[Begin]

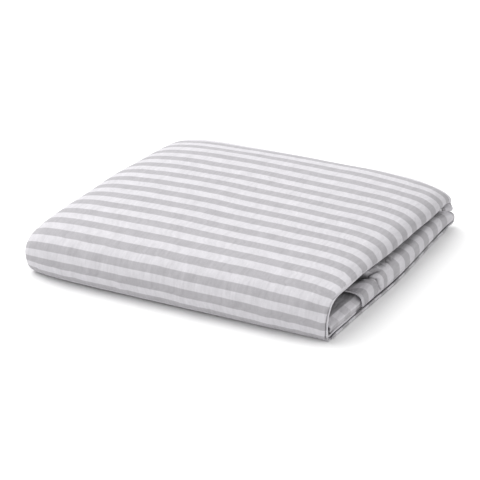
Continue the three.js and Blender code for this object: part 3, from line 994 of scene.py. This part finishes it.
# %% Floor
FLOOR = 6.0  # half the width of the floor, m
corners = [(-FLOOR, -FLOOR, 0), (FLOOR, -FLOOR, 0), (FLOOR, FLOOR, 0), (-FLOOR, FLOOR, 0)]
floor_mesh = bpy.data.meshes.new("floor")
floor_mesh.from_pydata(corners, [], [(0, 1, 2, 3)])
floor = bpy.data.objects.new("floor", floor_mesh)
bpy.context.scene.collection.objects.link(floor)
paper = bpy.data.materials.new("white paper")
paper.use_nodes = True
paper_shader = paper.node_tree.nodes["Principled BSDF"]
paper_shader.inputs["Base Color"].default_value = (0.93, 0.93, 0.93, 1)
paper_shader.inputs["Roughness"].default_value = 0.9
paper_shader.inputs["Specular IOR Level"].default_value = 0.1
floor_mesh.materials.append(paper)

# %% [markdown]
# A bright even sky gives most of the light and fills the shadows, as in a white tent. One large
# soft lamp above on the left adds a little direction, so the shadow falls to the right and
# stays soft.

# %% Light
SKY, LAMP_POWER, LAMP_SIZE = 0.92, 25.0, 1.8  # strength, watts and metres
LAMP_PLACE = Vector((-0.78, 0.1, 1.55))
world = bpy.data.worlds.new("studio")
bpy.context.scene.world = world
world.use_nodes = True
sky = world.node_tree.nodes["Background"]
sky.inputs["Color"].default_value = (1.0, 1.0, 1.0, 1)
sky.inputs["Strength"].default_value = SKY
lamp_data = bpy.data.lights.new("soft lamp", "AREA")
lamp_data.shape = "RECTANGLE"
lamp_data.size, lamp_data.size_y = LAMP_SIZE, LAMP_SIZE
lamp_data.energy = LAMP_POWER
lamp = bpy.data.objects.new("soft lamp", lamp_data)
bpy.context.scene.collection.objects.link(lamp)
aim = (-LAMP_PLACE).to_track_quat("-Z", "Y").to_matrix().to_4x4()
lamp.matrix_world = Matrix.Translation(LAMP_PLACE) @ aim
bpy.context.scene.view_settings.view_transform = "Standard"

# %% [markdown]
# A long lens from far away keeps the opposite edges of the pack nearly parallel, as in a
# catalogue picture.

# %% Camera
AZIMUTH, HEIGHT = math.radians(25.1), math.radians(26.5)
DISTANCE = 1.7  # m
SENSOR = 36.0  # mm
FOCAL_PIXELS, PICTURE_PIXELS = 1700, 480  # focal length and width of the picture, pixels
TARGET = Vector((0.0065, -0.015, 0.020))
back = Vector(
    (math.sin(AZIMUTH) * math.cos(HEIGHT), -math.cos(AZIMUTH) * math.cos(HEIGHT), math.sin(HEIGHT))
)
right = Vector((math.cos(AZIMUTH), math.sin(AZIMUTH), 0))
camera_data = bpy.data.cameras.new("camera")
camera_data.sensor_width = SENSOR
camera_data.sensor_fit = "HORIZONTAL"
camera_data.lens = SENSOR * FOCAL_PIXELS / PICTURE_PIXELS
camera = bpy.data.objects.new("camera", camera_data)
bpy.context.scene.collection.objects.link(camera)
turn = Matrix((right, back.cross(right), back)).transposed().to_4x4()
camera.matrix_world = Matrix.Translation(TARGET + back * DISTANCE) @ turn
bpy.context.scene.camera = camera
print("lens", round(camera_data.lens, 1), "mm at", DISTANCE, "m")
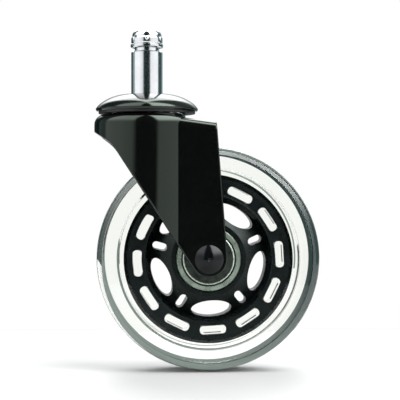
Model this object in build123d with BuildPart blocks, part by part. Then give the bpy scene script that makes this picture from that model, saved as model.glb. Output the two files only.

[End]

**Exercise aim:** Return every line of the preceding records in which the word "this" appears.

**Exercise result:**
Continue the three.js and Blender code for this object: part 3, from line 994 of scene.py. This part finishes it.
Model this object in build123d with BuildPart blocks, part by part. Then give the bpy scene script that makes this picture from that model, saved as model.glb. Output the two files only.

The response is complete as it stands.